# Distance spotted: early vs latest seasons

This notebook compares the mean `Pre: Distance spotted` between early seasons and the latest season (2024) for each habitat.


In [None]:

import pandas as pd
from pathlib import Path
from scipy.stats import ttest_ind, mannwhitneyu

# Seasons to compare
early_years = [2003, 2007, 2008, 2011, 2018, 2019]
latest_year = 2024

# Load data
df_transects = pd.read_pickle('../data/pkl/df_transects.pkl')
df_occurrences = pd.read_pickle('../data/pkl/df_occurrences.pkl')

# Merge occurrences with transect info
df = df_occurrences.merge(
    df_transects[['UID', 'Pre: Transect physical habitat', 'Pre: On old reserve?', 'start_time']],
    how='left',
    left_on='TransectUID',
    right_on='UID'
)

df['Pre: Distance spotted'] = pd.to_numeric(df['Pre: Distance spotted'], errors='coerce')
df['Year'] = pd.to_datetime(df['start_time']).dt.year

df_cleaned = df


In [None]:

results = []

for habitat in df_cleaned['Pre: Transect physical habitat'].dropna().unique():
    df_habitat = df_cleaned[df_cleaned['Pre: Transect physical habitat'] == habitat]

    group_early = df_habitat[df_habitat['Year'].isin(early_years)]['Pre: Distance spotted'].dropna()
    group_latest = df_habitat[df_habitat['Year'] == latest_year]['Pre: Distance spotted'].dropna()
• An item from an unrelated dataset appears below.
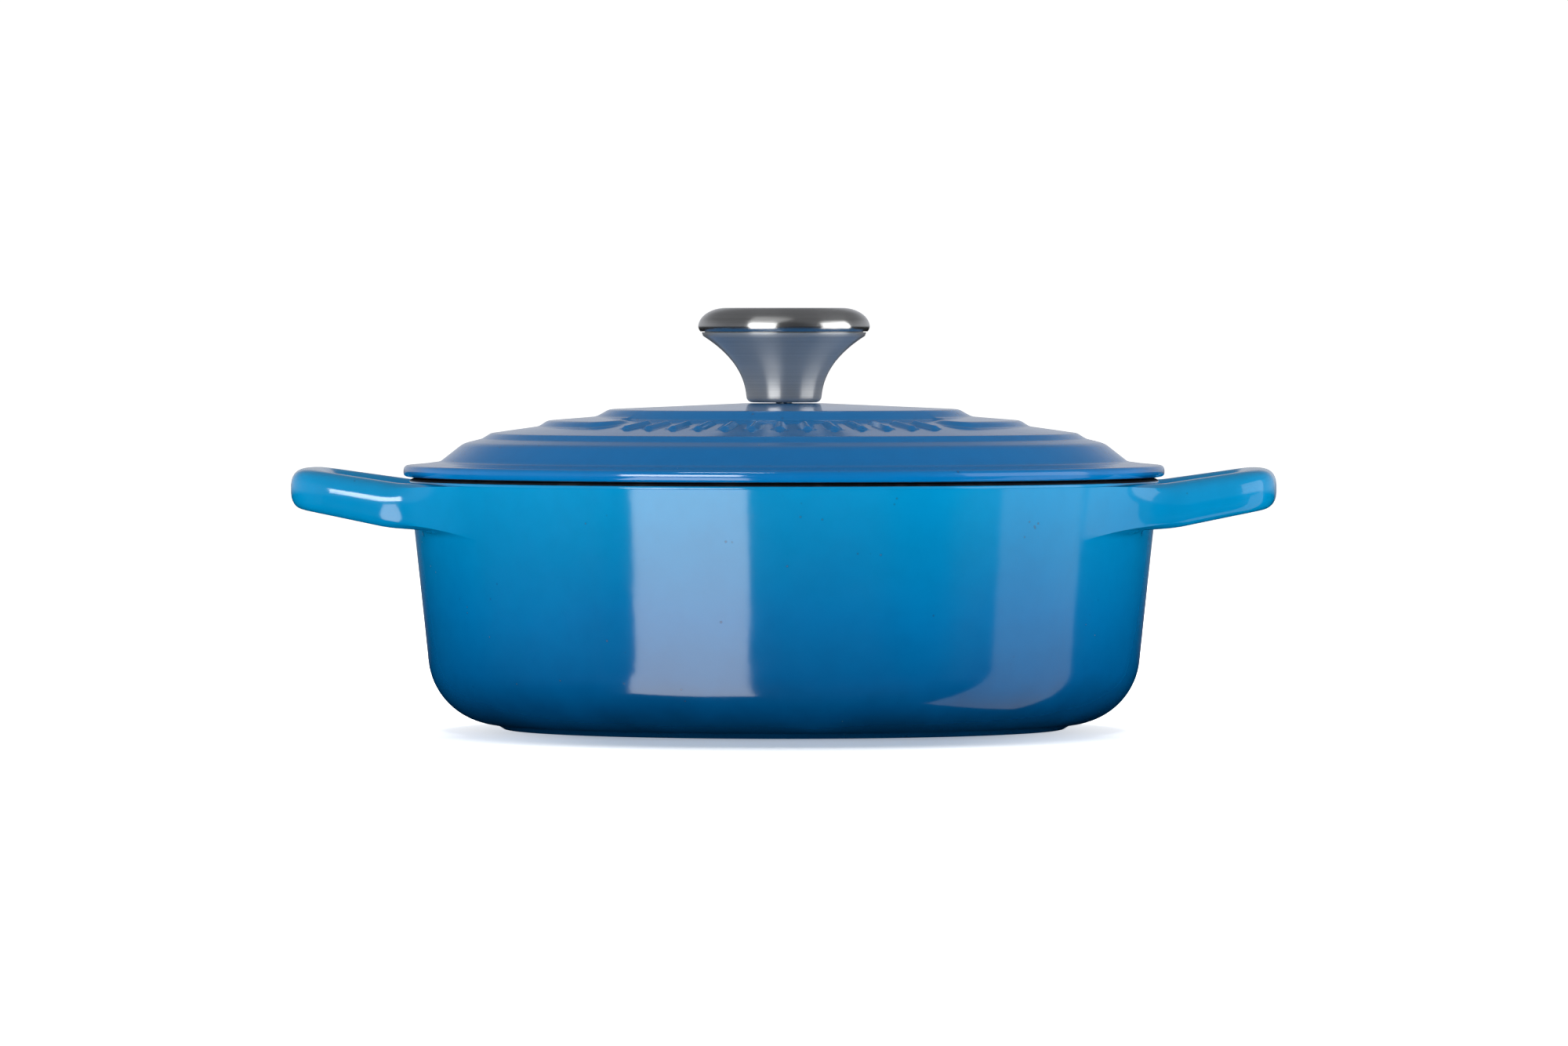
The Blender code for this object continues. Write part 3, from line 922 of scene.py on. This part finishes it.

    if len(group_early) > 0 and len(group_latest) > 0:
        stat, p = ttest_ind(group_latest, group_early, equal_var=False)

        results.append({
            "Habitat": habitat,
            "Mean (early)": group_early.mean(),
            "Mean (2024)": group_latest.mean(),
            "T-stat": stat,
            "p-value": p,
            "Significant (p<0.05)": p < 0.05
        })
    else:
        print(f"⚠️ Skipping {habitat}: one of the groups has no data")

# Display results
comparison_by_habitat = pd.DataFrame(results).round(3)
comparison_by_habitat


In [None]:

# Optional: Mann–Whitney U test if assumptions for t-test are not met
# Replace the t-test in the loop above with the following line:
# stat, p = mannwhitneyu(group_latest, group_early, alternative='two-sided')